Sur cette dernière, Gucci s’imagine en athlète qui ne fait pas de sport. Il est un toxicomane au corps alourdi par la sauce, qui fête ses victoires quotidiennes comme des titres NBA alors qu’il est incapable de mettre le moindre panier. Smoove reprend cette idée dans ses références au basketball, en se comparant à ses stars ou en se faisant appeler franchise comme s’il était le meilleur joueur d’une équipe. Pourtant, les sonorités sont apathiques, l’attitude est léthargique, et tout évoque l’absence total d’exercices physiques, y compris son obsession pour le sexe, qui n’aboutie qu’à des pratiques passives. Smoove décélère volontairement et à outrance son débit, baisse sa tonalité pour faire ressortir exagérément le coassement de ses cordes asséchées par la codéine. C’est comme s’il sortait constamment d’un sommeil profond et prolongé, pour venir tenir des propos outranciers qu’il aura oublié après s’être rendormi promptement. On repense alors au Lil Wayne d’il y a une quinzaine d’années, qui débutait ses couplets en rallumant des joints d’herbe retrouvés trempant au fin fond de grands gobelets rouges, qui de toute sa nonchalance, ralentissait des productions déjà très peu vives.

Zoo, I Feel Like Dying, COLOURS, I Like It, Prostitute Flange sont des chansons de Wayne qui n’auraient pas dépareillées au milieu de What She Like, Tim & Ginobili, Embarassing Me ou même Hustler Muzic, dont le titre est une référence directe. Elles partagent le côté enveloppant et lancinant de leurs productions, faites pour des monologues embués, solitaires, pour les expérimentations les plus bizarres d’autotune et pour ces labyrinthes sensoriels où la décontraction se mêle à la mélancolie, voire à l’anxiété. Le reste est une mixture de synthétiseurs cartoon, de mélodies cauchemardesques en accords mineurs et de basses bégayantes du Michigan. Baby Smoove navigue à vue dans ces sonorités venues de deux ou trois décennies de mixtapes, les traverse placidement grâce à son sens de la formule pince-sans-rire et à son assurance flegmatique. Dans la plus pure tradition de ces compilations bordéliques de chansons, ce sont son attitude et son charisme qui lient l’ensemble.

Baby Smoove insiste sur sa consommation de lean et sur son rejet de la cocaïne, parce que ce sont les effets du premier qui l’inspirent et qu’il cherche à retrouver dans sa musique.
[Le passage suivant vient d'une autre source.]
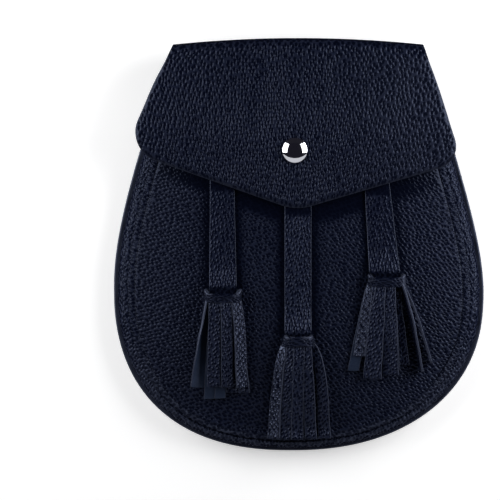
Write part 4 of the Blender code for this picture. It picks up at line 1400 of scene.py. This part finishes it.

Drogues antisociales par excellence, les opiacés sont propices aux odyssées intérieures, sont un outil d’évasions artificielles et sédentaires. Wayne utilisait autotune pour accentuer l’éclat rocailleux de sa voix codéinée, Smoove s’applique d’abord à recréer des effets psychiques de la drogue, le flottement chopped and screwed, les visions apaisées et rêveuses, imbibées de diamants et de sexe. Il n’accepte ni la frustration matérielle, ni la compromission sentimentale, et le maelström hallucinogène provoqué par la dissonance des productions et de sa voix, laisse entendre que la codéine le libère de ces tracas. Dans son cocon embrumé par les nappes vaporeuses, les mélodies louisianaises synthétiques et le grésillement des basses, il trouve, et offre, un plaisir immédiat, qui dilate le temps et l’espace pour créer une sensation d’oubli éphémère. Bercé par son flow désabusé, on retrouve et partage l’impression de défonce et d’ivresse.

Le sirop est aussi son fuel à shit talking, et aux changements de la perception du soi et de la réalité. Plongé dans ses gobelets sans fond, Baby Smoove devient une célébrité adulée, l’équivalent d’un champion NBA sans doute, entouré de sublimes mannequins, habillé de vêtements dont la griffe évoque immédiatement le luxe et pilotant des voitures dont les moteurs n’ont rien à faire sur des routes de centre-ville. Mais I’m Still Serious 2 joue avec les hauts et les bas de son addiction, avec des titres comme None of Me, Heavy Heart, Animal Control ou Franchise Forever qui sonnent comme des retours assourdis à la réalité. A force de ressasser les défauts de ses prétendantes ou de provoquer ses camarades, il ne reste à Baby Smoove que la solitude à contempler au fond d’un cendrier. L’absence d’invités pendant près d’une heure de musique prend alors un tour sinistre. Et quand les effets de la drogue se lèvent, comme à la fin d’une séance d’hypnose, l’illusion de paix et de sécurité disparaît aussi pour laisser place à la parano. Le saxophone au départ était, finalement, encore un avertissement. Only once the drugs are donei feel like dying… Il ne reste plus qu’à se resservir.